Scalable interoperability architecture starts with reusable integration services for customer master, project provisioning, resource demand, time posting, and invoice synchronization. It also requires metadata-driven mappings so new business units can onboard without rewriting core orchestration logic. Event schemas, API policies, and reference data management should be centrally governed but locally extensible.
For cloud ERP modernization, organizations should also plan for API consumption limits, asynchronous processing patterns, regional data residency requirements, and release management across SaaS vendors. Enterprise workflow coordination depends on disciplined change control as much as on technical connectivity.
Executive recommendations for a professional services integration roadmap
First, define the target operating model before selecting tools. Leadership should agree on system-of-record ownership, workflow handoff points, and the minimum business events that must be synchronized across sales, delivery, finance, and staffing. This prevents integration programs from becoming connector inventories without business accountability.
Second, prioritize high-friction workflows with measurable financial impact. In most firms, the best starting points are opportunity-to-project conversion, resource demand synchronization, and time-to-billing integration. These areas directly affect revenue velocity, utilization, and client experience, making ROI easier to demonstrate.

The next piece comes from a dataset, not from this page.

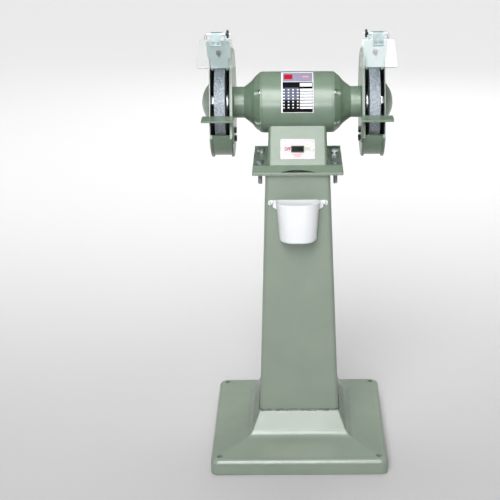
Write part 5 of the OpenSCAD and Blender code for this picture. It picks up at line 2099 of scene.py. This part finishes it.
@dataclass
class EyeShields:
    """Deflector plates, and the panes that hang from rods in front of them.

    Attributes:
        plate_t: The deflector plate.
        slide: The gap it slides with.
        rod_out: The rod, from the spindle along the plate.
        rod_off: The rod, in front of the plate.
        rod_r: The rod's radius.
        tab_x: The inner face of the plate's tab along X.
        pane_x: The pane's middle along X.
        pane: The pane's width at its top and at its foot, and its height.
        pane_t: The pane's thickness.
        pane_corner_r: Radius of its corners.
        strap: Underside and top of the clip's leaf, above the rod's middle.
        strap_r: Outer radius of the clip's fold.
    """

    plate_t: float = 3.0
    slide: float = 0.3
    rod_out: float = 200.7
    rod_off: float = 4.6
    rod_r: float = 2.5
    tab_x: float = 161.0
    pane_x: float = 182.6
    pane: tuple[float, float, float] = (74.0, 86.0, 71.0)
    pane_t: float = 3.0
    pane_corner_r: float = 7.0
    strap: tuple[float, float] = (1.5, 3.5)
    strap_r: float = 4.5

    def deflector(self) -> None:
        """The plate, its slot, and the tab that holds the rod."""
        half = [
            (15, 104), (15, 97), (18, 97), (21, 101),
            (21, 128.5), (26.3, 131.5), (27.3, 177), (24.3, 180),
        ]
        outline = [(x + WHEEL_MID_X, y) for x, y in both_halves(half)]
        plate = prism("spark_deflector_plate_right", outline, self.plate_t)
        foot, tip, r = 170.0, self.rod_out, 6.5
        nose = arc((tip, self.rod_off), r, -45, 90, 10)
        outline = [(foot, 0), (tip, 0), *nose, (foot, self.rod_off + r)]
        tab_piece = place(prism("tab", outline, 3), at(self.tab_x, 0, 0) @ SIDEWAYS)
        combine(Join.ADD, plate, tab_piece)
        ends = [
            *arc((WHEEL_MID_X, 150), 3.3, 0, 180, 10), *arc((WHEEL_MID_X, 136), 3.3, 180, 360, 10),
        ]
        combine(Join.CUT, plate, prism("slot", ends, 12, -4))
        hole = place(
            bar("hole", 2.55, 12, (0, 0, 0), sides=32),
            at(self.tab_x, self.rod_out, self.rod_off - self.slide) @ turn(90, "Y"),
        )
        combine(Join.CUT, plate, hole)
        ease(plate, 0.5, 2, angle=40)
        place(plate, ON_OPENING @ at(0, 0, self.slide))
        hand_over_pair(
            plate, "spark_deflector_plate", DEFLECTOR_ENAMEL, "deflector_{side}", "spark_deflector",
        )
        kit = Fasteners()
        screw = kit.hex_bolt("deflector_screw_pair", 6, 12, 10, 4, 8)
        washer = place(kit.washer("washer", 6.5, 3.1, 1.2), at(0, 0, -1.2))
        whole = gather("deflector_screw_pair", [screw, washer])
        right = ON_OPENING @ at(WHEEL_MID_X, 148, self.plate_t + 0.6 + 1.2)
        hand_over(
            repeat("deflector_screw_pair", whole, both_sides([right])), BLACKENED_STEEL, "stand",
            "deflector_screws", angle=25,
        )

    def rod(self) -> None:
        """The rod, bent over at its outer end, with a collar beside the tab."""
        r = self.rod_r
        rod = bar("shield_rod_steel_right", r, 0.5, (0, 0, 0.25), sides=24)
        place(rod, at(150, 0, 0) @ turn(90, "Y"))
        with editing(rod, Part.FACES):
            pick(rod, Part.FACES, lambda f: f.normal.x > NEARLY)
            bpy.ops.mesh.extrude_region_move(TRANSFORM_OT_translate={"value": metres(50, 0, 0)})
            pick(rod, Part.FACES, lambda f: f.normal.x > NEARLY)
            bpy.ops.mesh.spin(
                steps=8, angle=-radians(90), center=metres(200.5, 5, 0), axis=(0, 0, 1),
            )
            bpy.ops.mesh.extrude_region_move(TRANSFORM_OT_translate={"value": metres(0, 7, 0)})
        outward(rod)
        ease(rod, 0.5, 2, angle=50)
        collar = turned("collar", [
            (r, 0), (4.1, 0), (4.5, 0.4), (4.5, 2.1), (4.1, 2.5), (r, 2.5),
        ], steps=32)
        place(collar, at(self.tab_x + 3.3, 0, 0) @ turn(90, "Y"))
        place(gather("shield_rod_steel_right", [rod, collar]), ON_PANE)
        hand_over_pair(rod, "shield_rod_steel", ZINC_PLATE, "shield_{side}", "shield_rod")

    def clip(self) -> None:
        """The strap folded round the rod, with its two screws and nuts."""
        (under, over), r = self.strap, self.strap_r
        low, high = degrees(asin(under / r)), degrees(asin(over / r))
        outline = [(32, over), *arc((0, 0), r, high, 360 + low, 28), (32, under)]
        strap = prism("shield_clip_strap_right", outline, 24, -12)
        combine(Join.CUT, strap, bar("bore", 2.52, 40, (0, 0, 0)))
        place(strap, ON_PANE @ at(self.pane_x, 0, 0) @ SIDEWAYS)
        ease(strap, 0.3, 2, angle=50)
        hand_over_pair(strap, "shield_clip_strap", DULL_ZINC, "shield_{side}", "shield_clip")
        kit = Fasteners()
        screw = kit.pan_screw("pane_screw_pair_right", 4, 11)
        nut = place(kit.hex_head("nut", 7, 3.2), at(0, 0, -8.2))
        whole = gather("pane_screw_pair_right", [screw, nut])
        spots = [ON_PANE @ at(self.pane_x + x * 6, 24, over) for x in (-1, 1)]
        hand_over_pair(
            repeat("pane_screw_pair_right", whole, spots), "pane_screw_pair", DULL_ZINC,
            "shield_{side}", "shield_screws", 25,
        )

    def sheet(self) -> None:
        """The clear pane, cut from sheet with eased edges."""
        top, low, high = self.pane
        r = self.pane_corner_r
        outline = rounded([
            (-top / 2, 0, r), (top / 2, 0, r), (low / 2, high, r), (-low / 2, high, r),
        ], 6)
        pane = prism("eye_shield_pane_right", outline, self.pane_t, -self.pane_t / 2)
        ease(pane, 0.35, 2, angle=50)
        place(pane, ON_PANE @ at(self.pane_x, 14, 0))
        hand_over_pair(pane, "eye_shield_pane", POLYCARBONATE, "shield_{side}", "eye_shield")

    def wing_nut(self) -> None:
        """The wing nut that locks the rod."""
        hub = turned(
            "wing_nut_casting_right",
            [(2.55, 0), (4.2, 0), (4.5, 0.4), (4.0, 7.1), (3.6, 7.5), (2.55, 7.5)], steps=32,
        )
        outline = rounded([
            (3.4, 0.2, 0), (8.6, 0.6, 1.6), (9.5, 5.4, 1.8), (6.6, 5.5, 1.2), (3.4, 3.4, 0),
        ], 4)
        wing = place(prism("wing", outline, 2.4, -1.2), turn(90, "X"))
        twin = copy_to(wing, turn(180, "Z"), "wing_b")
        combine(Join.ADD, hub, wing, twin)
        ease(hub, 0.3, 2, angle=40)
        place(hub, at(self.tab_x - 0.3 - 7.5, *ROD) @ turn(90, "Y"))
        hand_over_pair(hub, "wing_nut_casting", BLACKENED_STEEL, "wing_{side}", "wing_nut")

    def build(self) -> None:
        """Builds the deflectors and shields."""
        self.deflector()
        self.rod()
        self.clip()
        self.sheet()
        self.wing_nut()


# ---- the studio ----


@dataclass
class Studio:
    """Camera, soft lights and a plain pale floor.

    Attributes:
        distance: The camera from the spindle's middle, in metres.
        height: The camera above the floor, in metres.
        pitch: How far the camera is raised from looking straight down.
        roll: How far it is tipped sideways.
        lens: Its focal length on a 36 mm frame.
        shift: Its frame's shift sideways and up, as shares of its width.
        sky: Strength of the even light from all sides.
        floor_grey: The floor's linear grey.
    """

    distance: float = 2.786
    height: float = 1.601
    pitch: float = 68.6
    roll: float = -0.35
    lens: float = 86.47
    shift: tuple[float, float] = (-0.0965, 0.0022)
    sky: float = 0.22
    floor_grey: float = 0.38

    def camera(self) -> None:
        """The camera at the operator's side, a little above the wheels."""
        data = bpy.data.cameras.new("view")
        data.lens = self.lens
        data.sensor_width = 36
        data.shift_x, data.shift_y = self.shift
        data.clip_end = 200
        camera = bpy.data.objects.new("view", data)
        bpy.context.scene.collection.objects.link(camera)
        stand_at = Matrix.Translation((0, -self.distance, self.height))
        camera.matrix_world = stand_at @ turn(self.pitch, "X") @ turn(self.roll, "Z")
        bpy.context.scene.camera = camera

    def light(
        self, name: str, spot: tuple, aim: tuple, size: tuple, power: float, spread: float = 180,
        mirrored_in: bool = True,
    ) -> None:
        """One soft box, out of the camera's sight.

        Args:
            name: The light's name.
            spot: Its place in metres.
            aim: The point it faces, in metres.
            size: Its width and height in metres.
            power: Its power in watts.
            spread: The full angle it shines through, in degrees.
            mirrored_in: Whether it shows in glossy surfaces.
        """
        data = bpy.data.lights.new(name, "AREA")
        data.shape = "RECTANGLE"
        data.size, data.size_y = size
        data.energy = power
        data.spread = radians(spread)
        lamp = bpy.data.objects.new(name, data)
        bpy.context.scene.collection.objects.link(lamp)
        lamp.location = spot
        lamp.rotation_euler = (Vector(aim) - Vector(spot)).to_track_quat("-Z", "Y").to_euler()
        lamp.visible_camera = False
        lamp.visible_glossy = mirrored_in

    def floor(self) -> None:
        """A plain pale floor that runs out of sight."""
        floor = start("plane", "studio_floor", size=60)
        material = bpy.data.materials.new("pale_studio_floor")
        material.use_nodes = True
        shader = material.node_tree.nodes["Principled BSDF"]
        shader.inputs["Base Color"].default_value = (*(self.floor_grey,) * 3, 1)
        shader.inputs["Roughness"].default_value = 0.9
        shader.inputs["Specular IOR Level"].default_value = 0.1
        floor.data.materials.append(material)

    def build(self) -> None:
        """Sets the scene up."""
        self.camera()
        self.floor()
        scene = bpy.context.scene
        scene.view_settings.view_transform = "Standard"
        scene.view_settings.look = "None"
        scene.world = bpy.data.worlds.new("studio")
        scene.world.use_nodes = True
        air = scene.world.node_tree.nodes["Background"]
        air.inputs["Color"].default_value = (1, 1, 1, 1)
        air.inputs["Strength"].default_value = self.sky
        self.light("key", (-0.5, -2.5, 3.02), (0, 0, 0.8), (1.9, 2.4), 155)
        self.light("low_front", (-0.2, -3.8, 1.3), (0, 0, 0.5), (1.3, 1.1), 54)
        self.light("top_strip", (0.52, -0.96, 3.0), (0.2, -0.1, 1.0), (0.5, 0.8), 5.2)
        self.light("back_fill", (0.5, 3.6, 2.0), (0, 0, 0.7), (2.4, 2.0), 40, mirrored_in=False)
        # soft boxes aimed straight down at the floor, their spread narrowed so that little of their
        # light reaches the machine
        for name, (x, y), size, power in (
            ("floor_wash", (0, 5.2), (16, 9.4), 900),
            ("far_wash_left", (-13, 0), (16, 30), 1100),
            ("far_wash_right", (13, 0), (16, 30), 1100),
            ("far_wash_front", (0, -10), (10, 12), 300),
            ("far_wash_back", (0, 16), (10, 12), 400),
        ):
            self.light(name, (x, y, 4.2), (x, y, 0), size, power, spread=60, mirrored_in=False)


def dress_kept_solids() -> None:
    """Finishes for the solids whose own shape is shown."""
    dress(BLACKENED_STEEL, "saddle_bolts", "outer_flange_left", "outer_flange_right")
    dress(TURNED_STEEL, "spindle_shaft", "inner_flange_left", "inner_flange_right")
    dress(TURNED_STEEL, "bearing_outer_left", "bearing_outer_right")
    dress(TURNED_STEEL, "bearing_inner_left", "bearing_inner_right", "bearing_balls")
    dress(DRAWN_ALUMINIUM, "run_capacitor")
    dress(LAMINATED_STEEL, "stator_core", "rotor_core")
    dress(VARNISHED_COPPER, "stator_windings")
    dress(BLOTTING_PAPER, "wheel_blotters")
    dress(ZINC_PLATE, "guard_bolts")


def main() -> None:
    """Builds every sub-assembly."""
    logging.basicConfig(level=logging.INFO, format="%(name)s: %(message)s", stream=sys.stdout)
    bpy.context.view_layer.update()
    Studio().build()
    assemblies = (
        Stand(), Bucket(), MotorFoot(), Switch(), Motor(), Wheels(), Guards(), ToolRests(),
        EyeShields(),
    )
    for assembly in assemblies:
        assembly.build()
        log.info("%s done", type(assembly).__name__)
    dress_kept_solids()


if __name__ == "__main__":
    main()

Third, establish integration lifecycle governance. That includes API standards, schema ownership, release coordination, observability, exception management, and security controls. Finally, treat platform sync as a strategic capability for connected operations. When ERP, CRM, and resource planning systems operate as a coordinated enterprise orchestration layer, firms gain faster project mobilization, cleaner financial control, and more reliable operational intelligence.